- _Work instructions_
Find each line that has the string "update" and give the total, with nothing else.

- _Provided data_
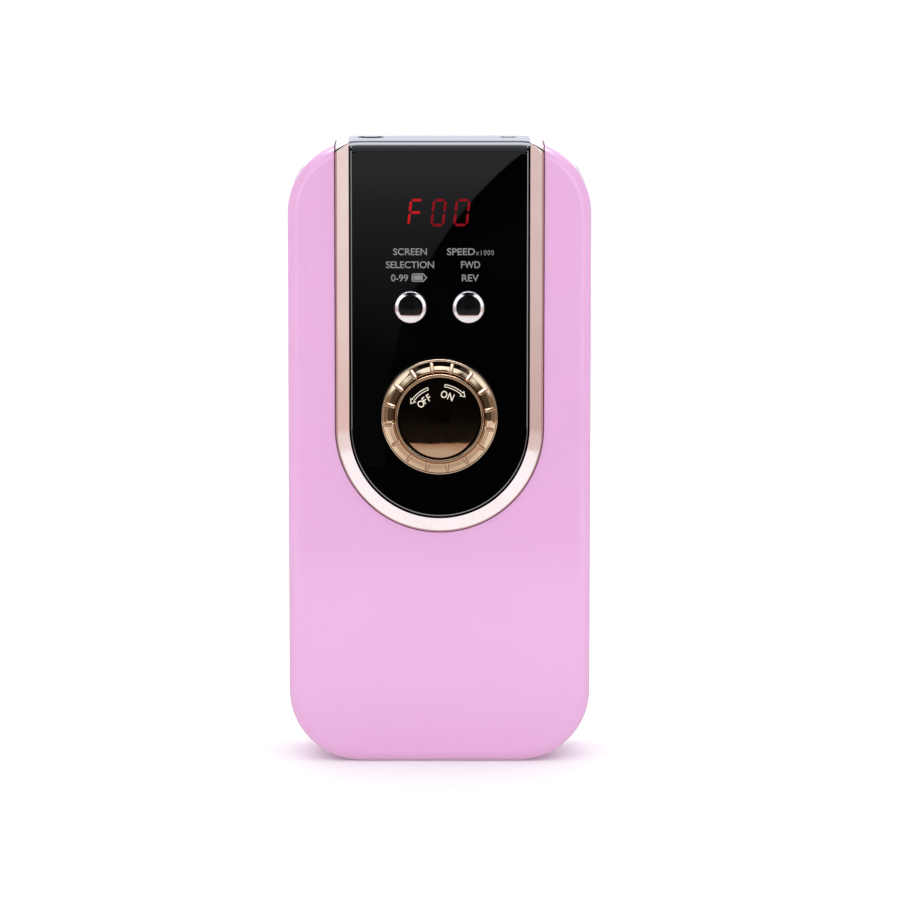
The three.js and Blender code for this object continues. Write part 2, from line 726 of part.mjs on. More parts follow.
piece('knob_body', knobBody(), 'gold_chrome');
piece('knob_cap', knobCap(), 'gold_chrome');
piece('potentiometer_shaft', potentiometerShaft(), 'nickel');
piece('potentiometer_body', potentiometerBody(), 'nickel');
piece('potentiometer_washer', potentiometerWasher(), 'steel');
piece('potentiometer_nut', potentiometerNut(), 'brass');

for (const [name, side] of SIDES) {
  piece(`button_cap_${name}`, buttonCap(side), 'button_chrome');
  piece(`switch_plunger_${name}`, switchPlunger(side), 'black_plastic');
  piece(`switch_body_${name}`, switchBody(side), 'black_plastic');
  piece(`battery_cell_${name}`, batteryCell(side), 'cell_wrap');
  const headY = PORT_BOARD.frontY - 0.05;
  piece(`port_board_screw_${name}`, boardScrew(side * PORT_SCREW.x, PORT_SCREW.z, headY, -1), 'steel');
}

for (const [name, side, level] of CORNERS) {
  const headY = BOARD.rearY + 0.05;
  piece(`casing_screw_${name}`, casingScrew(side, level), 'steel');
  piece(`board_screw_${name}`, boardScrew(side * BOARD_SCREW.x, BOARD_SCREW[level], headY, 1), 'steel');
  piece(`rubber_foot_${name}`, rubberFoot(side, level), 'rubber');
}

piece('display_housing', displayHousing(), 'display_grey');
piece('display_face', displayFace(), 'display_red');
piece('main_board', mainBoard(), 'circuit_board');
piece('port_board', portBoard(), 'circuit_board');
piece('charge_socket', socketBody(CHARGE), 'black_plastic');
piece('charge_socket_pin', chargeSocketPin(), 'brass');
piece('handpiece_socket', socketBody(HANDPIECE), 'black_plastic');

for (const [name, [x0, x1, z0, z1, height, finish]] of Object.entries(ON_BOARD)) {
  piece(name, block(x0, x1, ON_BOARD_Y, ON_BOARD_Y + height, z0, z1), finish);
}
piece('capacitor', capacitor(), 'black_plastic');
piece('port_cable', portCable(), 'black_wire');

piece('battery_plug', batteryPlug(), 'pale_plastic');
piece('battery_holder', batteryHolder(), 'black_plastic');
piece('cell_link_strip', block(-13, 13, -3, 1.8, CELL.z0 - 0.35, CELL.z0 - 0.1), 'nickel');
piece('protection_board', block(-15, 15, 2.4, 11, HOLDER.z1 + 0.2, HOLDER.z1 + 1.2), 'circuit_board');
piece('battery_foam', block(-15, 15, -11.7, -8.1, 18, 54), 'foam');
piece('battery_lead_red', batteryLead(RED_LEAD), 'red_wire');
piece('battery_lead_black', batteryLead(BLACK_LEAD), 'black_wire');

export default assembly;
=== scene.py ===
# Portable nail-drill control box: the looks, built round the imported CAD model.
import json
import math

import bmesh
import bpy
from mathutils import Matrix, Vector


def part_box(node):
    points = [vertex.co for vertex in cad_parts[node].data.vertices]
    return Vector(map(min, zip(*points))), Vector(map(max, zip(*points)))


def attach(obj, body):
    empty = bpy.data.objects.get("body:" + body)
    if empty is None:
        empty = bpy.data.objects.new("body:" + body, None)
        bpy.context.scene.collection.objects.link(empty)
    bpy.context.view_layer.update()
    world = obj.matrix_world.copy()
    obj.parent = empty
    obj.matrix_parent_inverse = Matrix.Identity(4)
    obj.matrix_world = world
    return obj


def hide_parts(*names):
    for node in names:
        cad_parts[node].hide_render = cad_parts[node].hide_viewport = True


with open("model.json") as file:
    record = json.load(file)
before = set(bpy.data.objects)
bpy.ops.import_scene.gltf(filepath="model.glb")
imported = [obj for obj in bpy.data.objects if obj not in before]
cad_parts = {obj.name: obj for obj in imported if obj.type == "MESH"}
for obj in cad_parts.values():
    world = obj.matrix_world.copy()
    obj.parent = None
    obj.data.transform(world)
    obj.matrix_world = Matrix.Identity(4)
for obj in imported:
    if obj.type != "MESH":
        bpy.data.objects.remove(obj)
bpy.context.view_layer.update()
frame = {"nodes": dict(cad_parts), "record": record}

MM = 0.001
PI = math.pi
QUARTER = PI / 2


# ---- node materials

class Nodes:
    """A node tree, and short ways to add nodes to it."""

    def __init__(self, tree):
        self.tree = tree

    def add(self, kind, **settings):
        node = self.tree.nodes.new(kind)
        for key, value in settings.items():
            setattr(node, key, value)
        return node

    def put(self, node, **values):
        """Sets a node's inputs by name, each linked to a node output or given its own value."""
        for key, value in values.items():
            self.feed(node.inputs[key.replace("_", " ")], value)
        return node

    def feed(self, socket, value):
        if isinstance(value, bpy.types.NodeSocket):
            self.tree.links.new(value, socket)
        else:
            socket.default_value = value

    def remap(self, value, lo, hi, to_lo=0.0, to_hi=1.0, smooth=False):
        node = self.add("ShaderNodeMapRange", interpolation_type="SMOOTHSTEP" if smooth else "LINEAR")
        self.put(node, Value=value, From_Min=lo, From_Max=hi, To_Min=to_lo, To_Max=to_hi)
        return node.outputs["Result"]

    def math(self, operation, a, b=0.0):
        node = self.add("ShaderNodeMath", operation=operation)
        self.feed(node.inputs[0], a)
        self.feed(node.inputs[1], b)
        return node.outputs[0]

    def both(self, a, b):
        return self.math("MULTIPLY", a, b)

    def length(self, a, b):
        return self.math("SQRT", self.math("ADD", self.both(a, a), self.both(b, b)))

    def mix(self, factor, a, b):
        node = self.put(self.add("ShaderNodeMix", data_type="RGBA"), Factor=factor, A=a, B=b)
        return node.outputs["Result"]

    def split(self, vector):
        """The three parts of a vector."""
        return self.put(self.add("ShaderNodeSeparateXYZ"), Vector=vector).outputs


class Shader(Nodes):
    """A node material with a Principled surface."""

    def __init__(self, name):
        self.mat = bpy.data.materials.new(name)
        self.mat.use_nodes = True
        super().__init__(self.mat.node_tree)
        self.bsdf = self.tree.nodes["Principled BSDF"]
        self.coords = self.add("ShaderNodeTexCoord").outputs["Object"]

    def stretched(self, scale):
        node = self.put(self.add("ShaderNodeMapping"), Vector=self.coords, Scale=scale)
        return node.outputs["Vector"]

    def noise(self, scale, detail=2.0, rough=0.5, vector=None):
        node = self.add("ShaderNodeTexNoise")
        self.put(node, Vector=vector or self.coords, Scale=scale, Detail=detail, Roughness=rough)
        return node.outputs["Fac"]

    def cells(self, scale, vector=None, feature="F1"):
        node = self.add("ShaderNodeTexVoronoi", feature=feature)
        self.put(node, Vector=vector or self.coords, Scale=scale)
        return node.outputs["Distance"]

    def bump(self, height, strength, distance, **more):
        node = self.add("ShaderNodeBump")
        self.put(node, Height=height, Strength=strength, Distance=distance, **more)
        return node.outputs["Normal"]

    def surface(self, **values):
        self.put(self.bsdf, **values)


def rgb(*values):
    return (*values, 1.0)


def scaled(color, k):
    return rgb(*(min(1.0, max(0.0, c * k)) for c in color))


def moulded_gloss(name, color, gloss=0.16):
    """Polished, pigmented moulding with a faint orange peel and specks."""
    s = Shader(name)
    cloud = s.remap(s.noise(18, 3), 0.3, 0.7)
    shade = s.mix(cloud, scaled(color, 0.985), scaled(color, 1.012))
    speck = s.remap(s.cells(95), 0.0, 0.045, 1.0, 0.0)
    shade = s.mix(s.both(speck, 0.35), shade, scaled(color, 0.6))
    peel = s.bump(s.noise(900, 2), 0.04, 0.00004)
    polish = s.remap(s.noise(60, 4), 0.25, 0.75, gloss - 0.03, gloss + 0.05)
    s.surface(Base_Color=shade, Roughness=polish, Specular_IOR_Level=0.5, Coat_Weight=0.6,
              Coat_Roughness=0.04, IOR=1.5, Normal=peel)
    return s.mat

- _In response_
2